Three days later, Herron said he was glad to simply get back in the lineup after watching the majority of three of the previous four games from the sideline with an ankle injury.
"It felt good to be back out there," he said. "It was tough sitting out. They were doing a great job running the ball. I just knew it was time for me to get healthy."
After the game, Herron said he had never heard the name "Wally Pip" mentioned while he was on the sideline.
"If someone gets hot, you might not pull them," the coach said. "None of those three are in a situation where, ‘If it's this play we have to have this guy.' We're now to the point where all three can do the full package."
Run Vs. Pass:
When presented with a few facts, OSU co-defensive coordinator Luke Fickell urged reporters to look beyond the black and white when it comes to the Nittany Lions.
Penn State enters Saturday's game averaging 247.1 passing yards and 182.0 rushing yards per contest, but Fickell said those numbers do not represent a change in the offensive attack philosophy for the Nittany Lions.
"There's a fine line between reality and perception," the OSU assistant coach said. "Yes, numbers-wise, they are (throwing more), but Penn State is still Penn State. They do a great job of running the football. You've got to prepare for everything, but you know that Penn State is going to run the football and that's where it's going to start."

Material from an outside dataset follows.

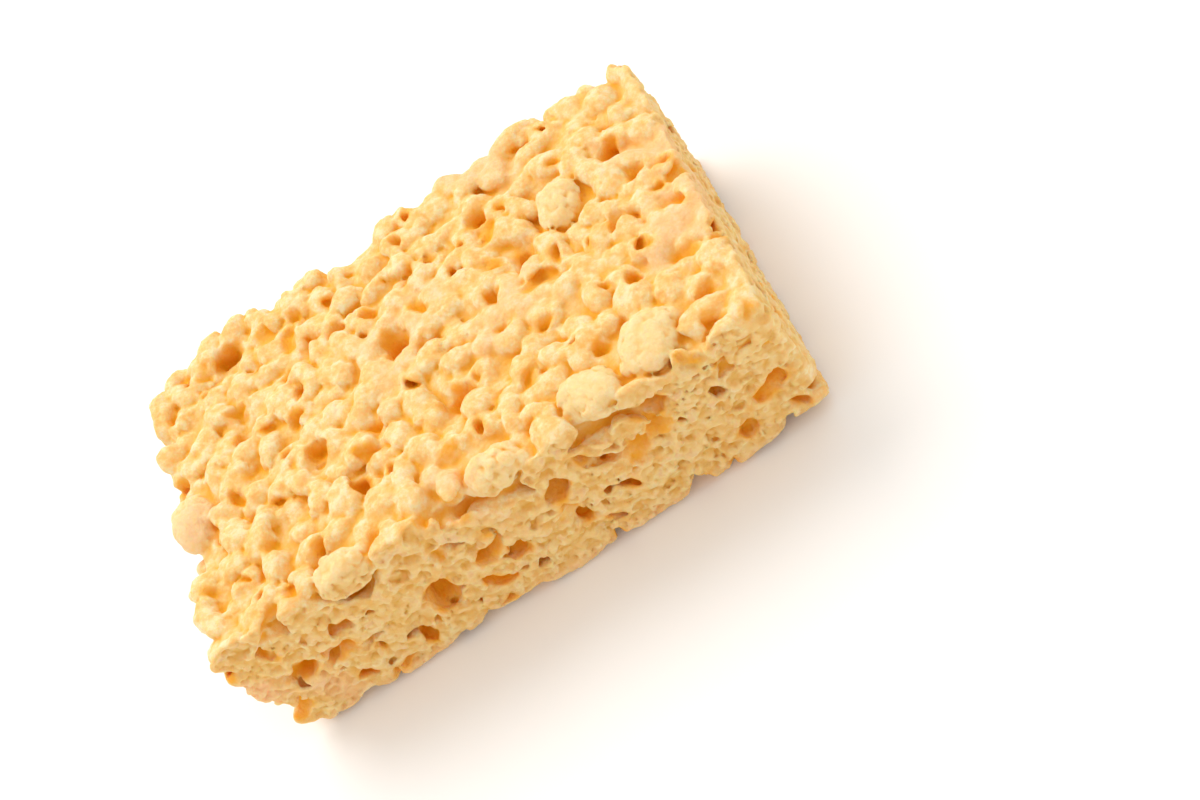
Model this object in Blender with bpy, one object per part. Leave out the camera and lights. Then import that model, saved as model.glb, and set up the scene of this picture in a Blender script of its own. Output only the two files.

On Wednesday, quarterback Terrelle Pryor told reporters his primary goal growing up was to play basketball for North Carolina. That dream went by the wayside partially because football came calling and partially because, as Pryor put it, he never developed much of a jump shot.
Asked who has the best jumper on the team, Pryor issued a warning to his teammates.
"They haven't met Jordan Hall yet on the basketball court, but I'd have to go with Andre Amos," he said. "Jordan Hall can light it up."
During his senior year at Jeannette, Pa., Pryor helped lead his basketball team to a state title along with Hall, who was then in his junior year.